▶ **Supplied information**:
+---+
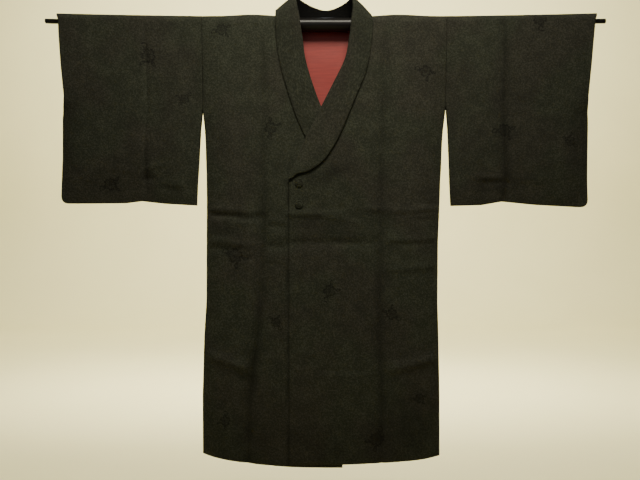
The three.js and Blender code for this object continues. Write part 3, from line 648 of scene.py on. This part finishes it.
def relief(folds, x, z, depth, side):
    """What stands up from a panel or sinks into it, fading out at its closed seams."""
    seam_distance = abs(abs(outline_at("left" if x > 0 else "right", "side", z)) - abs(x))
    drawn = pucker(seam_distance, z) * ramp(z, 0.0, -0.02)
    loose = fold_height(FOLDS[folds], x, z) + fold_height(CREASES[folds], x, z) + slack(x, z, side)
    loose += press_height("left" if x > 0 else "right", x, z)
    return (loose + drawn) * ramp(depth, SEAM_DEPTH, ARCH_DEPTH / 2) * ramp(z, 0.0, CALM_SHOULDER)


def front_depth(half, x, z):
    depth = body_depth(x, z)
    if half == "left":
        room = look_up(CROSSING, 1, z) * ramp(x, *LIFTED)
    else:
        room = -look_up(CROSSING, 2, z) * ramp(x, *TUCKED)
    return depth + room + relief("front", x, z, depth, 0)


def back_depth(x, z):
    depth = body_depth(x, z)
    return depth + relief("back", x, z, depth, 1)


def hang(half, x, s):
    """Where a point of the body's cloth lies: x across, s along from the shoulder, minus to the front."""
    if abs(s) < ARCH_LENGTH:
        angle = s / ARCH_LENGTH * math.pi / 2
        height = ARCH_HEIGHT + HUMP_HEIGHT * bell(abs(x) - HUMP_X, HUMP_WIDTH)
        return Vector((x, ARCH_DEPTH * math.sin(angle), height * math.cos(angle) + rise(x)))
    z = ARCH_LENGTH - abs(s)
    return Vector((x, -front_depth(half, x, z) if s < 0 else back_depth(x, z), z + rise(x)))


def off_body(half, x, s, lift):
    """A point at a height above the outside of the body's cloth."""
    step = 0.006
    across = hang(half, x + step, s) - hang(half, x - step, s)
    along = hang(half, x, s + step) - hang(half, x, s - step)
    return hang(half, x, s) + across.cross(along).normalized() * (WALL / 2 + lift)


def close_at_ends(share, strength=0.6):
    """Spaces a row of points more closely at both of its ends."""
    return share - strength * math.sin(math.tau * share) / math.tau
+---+
▶ **Problem details**: Return the opening line of the data and every line after it through the line containing "z, depth, 1)", please, exactly as written and with nothing added.

▶ **Response**:
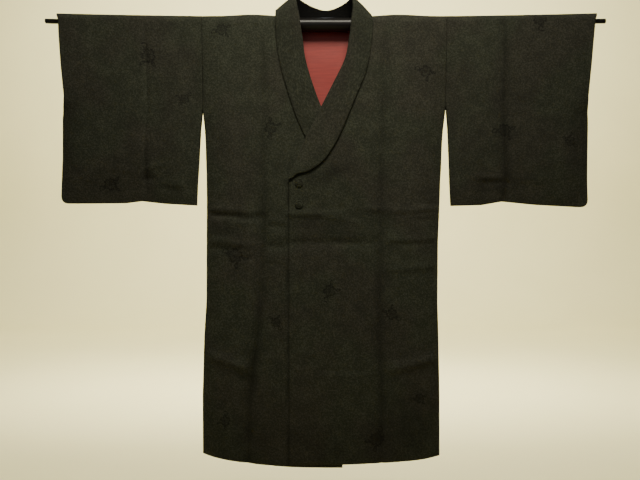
The three.js and Blender code for this object continues. Write part 3, from line 648 of scene.py on. This part finishes it.
def relief(folds, x, z, depth, side):
    """What stands up from a panel or sinks into it, fading out at its closed seams."""
    seam_distance = abs(abs(outline_at("left" if x > 0 else "right", "side", z)) - abs(x))
    drawn = pucker(seam_distance, z) * ramp(z, 0.0, -0.02)
    loose = fold_height(FOLDS[folds], x, z) + fold_height(CREASES[folds], x, z) + slack(x, z, side)
    loose += press_height("left" if x > 0 else "right", x, z)
    return (loose + drawn) * ramp(depth, SEAM_DEPTH, ARCH_DEPTH / 2) * ramp(z, 0.0, CALM_SHOULDER)


def front_depth(half, x, z):
    depth = body_depth(x, z)
    if half == "left":
        room = look_up(CROSSING, 1, z) * ramp(x, *LIFTED)
    else:
        room = -look_up(CROSSING, 2, z) * ramp(x, *TUCKED)
    return depth + room + relief("front", x, z, depth, 0)


def back_depth(x, z):
    depth = body_depth(x, z)
    return depth + relief("back", x, z, depth, 1)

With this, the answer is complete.